Get kids involved! Create a list or menu and post it. Allow your child to plan the menu one day/week (they will be more likely to eat it!) Grow, shop, cook with your child. Not only are you giving them a life-skill, but including them in the process also means they are more likely to eat what they have helped plan.
Utilize your/invest in a deep freezer, even a small one. Not only will you save money by purchasing some items in bulk , but freezing local and seasonal produce (berries, tomatoes, peaches) allows you to enjoy them year-round. I just made a batch of muffins from the blueberries we picked last summer. Worried about BPA? Freeze some local Roma tomatoes (wash, dry and freeze whole; store flat in the freezer in a Zip-loc bag) and use instead of canned tomatoes.

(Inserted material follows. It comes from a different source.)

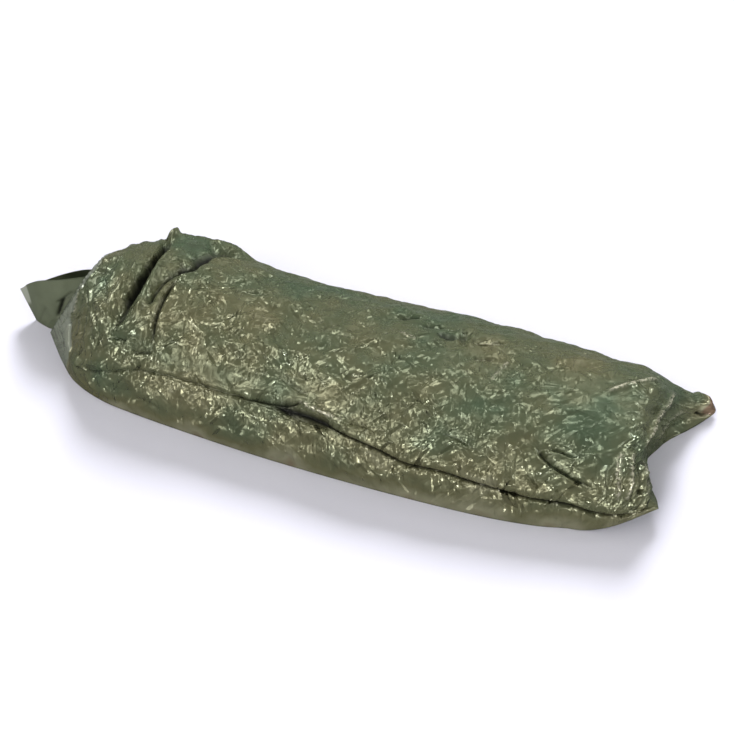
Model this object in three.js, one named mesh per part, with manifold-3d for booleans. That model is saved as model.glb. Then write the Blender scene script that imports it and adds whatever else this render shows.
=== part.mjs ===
// An emergency sleeping bag of thin metallised film, lying full on flat ground.
// Two sheets are welded along both sides and across the foot. The mouth has a
// turned hem, and a plain hood stands at the head end, its back edge welded.
//
// Millimetres, +Z up. The bag lies along X, with its mouth at -X and its foot
// at +X. Its near side is -Y. The ground is z = 0.

import * as THREE from 'three';
import Module from 'manifold-3d';
import { mergeVertices } from 'three/addons/utils/BufferGeometryUtils.js';

// Driving dimensions

const SHEET = 2;            // film and its air, as one wall
const COLUMNS = 33;         // steps over the top of one hoop
const FOOT_ROWS = 11;       // steps from the last hoop down to the foot weld
const FOOT_REACH = 300;     // length of the foot panel along its crown
const FOOT_ROW_EASE = 0.92; // below 1, rows crowd a little at the foot weld
const LEAST_CAVITY = 4.5;   // sheets nearer than this many walls are welded
const WELD_SPREAD = 1.3;    // how much more than that near the foot weld
const EDGE_WALLS = 1.9;     // walls from a floor edge in to the cavity
const MOUTH_CLEAR = 24;     // how far the cut runs out of the mouth
const CRUMPLE = 4.5;        // height of the film's broad facets
const SEAT_GAP = 0.3;       // between sheets that lie on each other
const EDGE_CALM = 34;       // the film lies calm this near the ground
const HOOD_STEPS = 7;       // steps up each wall of the hood
const HOOD_FLANGE = 9;      // width of the weld down the back of the hood
const RIM_CLEAR = 30;       // how far the cut runs out over the hood's rims
const MERGE = 1e-3;         // points nearer than this are one
const OLIVE = 0x5b6140;
const HOOD_OLIVE = 0x59613f;

// Hoops across the bag, from the mouth to the top of the foot. Each lies flat
// on the ground from near to far, rises to its crown, and is squarer than an
// ellipse where square is below 1.

const HOOP_COLUMNS = ['floorX', 'crownX', 'near', 'far', 'crownY', 'crownZ', 'square'];
const HOOPS = [
  [-1105, -960, -55, 205, 70, 250, 1.0],
  [-1050, -930, -110, 250, 75, 266, 1.0],
  [-985, -895, -172, 300, 80, 281, 1.0],
  [-900, -850, -240, 354, 85, 288, 0.98],
  [-780, -770, -287, 390, 90, 292, 0.94],
  [-650, -650, -305, 408, 90, 286, 0.9],
  [-450, -450, -318, 404, 75, 262, 0.86],
  [-200, -200, -327, 414, 62, 250, 0.85],
  [50, 50, -325, 430, 60, 250, 0.85],
  [300, 300, -315, 438, 70, 244, 0.85],
  [500, 500, -299, 438, 82, 234, 0.86],
  [640, 650, -275, 430, 95, 227, 0.87],
  [730, 760, -247, 427, 105, 227, 0.88],
];
const LAST_HOOP = HOOPS.length - 1;
const MOUTH_X = HOOPS[0][0];
const FOOT_X = HOOPS[LAST_HOOP][0];

// The foot weld from its near corner (across = -1) to its far one (1). Both
// corners are drawn out and stand a little off the ground.

const WELD_COLUMNS = ['across', 'x', 'y', 'z'];
const FOOT_WELD = [
  [-1.0, 950, -114, 46],
  [-0.8, 931, -68, 38],
  [-0.6, 907, -26, 26],
  [-0.35, 873, 28, 13],
  [-0.1, 850, 84, 3],
  [0.05, 848, 122, 1],
  [0.3, 866, 186, 1],
  [0.55, 888, 252, 1],
  [0.75, 924, 302, 3],
  [0.9, 958, 368, 8],
  [1.0, 969, 450, 18],
];

// Length between rows, from each place along the bag to the next

const ROW_STEPS = [
  { from: MOUTH_X, step: 32 },
  { from: -985, step: 44 },
  { from: -810, step: 21 },
  { from: -590, step: 46 },
  { from: -400, step: 68 },
  { from: 480, step: 42 },
];

// The near side weld runs the whole length, low on the near side. The upper
// sheet lies over the lower one, so a groove runs under its lip.

const SIDE_WELD_COLUMNS = ['along', 'degrees', 'groove', 'lip'];
const SIDE_WELD = [
  [-1105, 16, 0, 0],
  [-960, 12, 3, 3],
  [-860, 14, 7, 5],
  [-760, 21, 10, 6],
  [-640, 29, 12, 7],
  [-490, 34, 13, 8],
  [-270, 35, 13, 8],
  [-130, 38, 20, 9],
  [50, 33, 15, 8],
  [180, 27, 12, 7],
  [340, 25, 12, 7],
  [530, 23, 12, 7],
  [650, 19, 12, 6],
  [790, 14, 9, 4],
  [1030, 12, 0, 0],
];
const GROOVE_WIDTH = 17;
const LIP_WIDTH = 13;

// Main folds. Each runs from one place to another by way of a third, given as
// a length along the bag and degrees round it from the near floor edge. A
// positive height is a ridge and a negative one a trough.

const FOLD_COLUMNS = ['fromAlong', 'fromDegrees', 'viaAlong', 'viaDegrees',
  'toAlong', 'toDegrees', 'height', 'width'];
const FOLDS = {
  chestTrough: [-846, 128, -742, 76, -786, 34, -40, 27],
  chestBand: [-796, 126, -716, 76, -738, 40, 18, 23],
  bandTrough: [-628, 100, -690, 76, -668, 52, -27, 22],
  innerTrough: [-664, 88, -655, 66, -622, 44, -18, 18],
  shoulderRidge: [-850, 96, -836, 62, -862, 30, 12, 34],
  farLump: [-750, 116, -690, 125, -570, 127, 48, 50],
  lumpTrough: [-652, 94, -612, 104, -470, 117, -22, 26],
  hemCrease: [-1066, 20, -1064, 80, -1066, 150, -7, 13],
  mouthGather: [-1100, 42, -1010, 46, -900, 56, -8, 14],
  mouthPleat: [-1100, 68, -1010, 70, -920, 74, 7, 14],
  sidePocket: [-690, 34, -650, 41, -596, 36, -12, 16],
  lowFold: [-660, 8, -600, 10, -550, 8, -7, 12],
  hipFold: [330, 45, 390, 47, 446, 41, -9, 18],
  topFold: [120, 98, 200, 108, 290, 99, -9, 20],
  farFold: [300, 104, 330, 112, 368, 106, -10, 20],
  crownFold: [285, 84, 320, 92, 356, 88, 7, 18],
  footTrough: [548, 54, 640, 45, 756, 31, -21, 17],
  footRidge: [540, 42, 640, 34, 740, 24, 10, 16],
  smallFold: [632, 56, 666, 52, 702, 50, -8, 12],
  tensionRidge: [726, 92, 784, 106, 842, 120, 10, 26],
  toeCrest: [846, 140, 838, 95, 846, 52, 11, 26],
  toeTrough: [900, 128, 905, 95, 900, 60, -12, 34],
};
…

Have a plan. Make lunches the night before (heck, one of my friends makes three days’ worth of lunches!), utilize a crock-pot, have go-to recipes to utilize ‘left-overs’, have a recipe swap for new ideas, plan to try new recipes on less hectic nights.
Trust yourself. Planning is all well and good but life happens. When you suddenly find yourself in the throes of ‘one of those nights’ unprepared, take a quick look in your pantry. Chances are, you probably have some items on hand that will make a tasty meal. Trust yourself to create something without a plan. Yes, sometimes what you make will suck, but other times you will do a big ol’ fist pump because you have created something to add into your ‘rotation.’ You can always plug the ingredients you have on-hand to one of my favorite websites,www.epicurious.com , for ideas.
Keep trying. Planning meals takes time and effort. It requires us to make time to plan, time to shop, time to organize, prep, and cook. Keep plugging away to find a system that works for you! Start slowly (plan 3 nights) and work your way up to having the week planned (enjoying one night out can be part of your plan!).
Please add any meal-planning strategies that you use and find most helpful–we are tremendous resources for one another!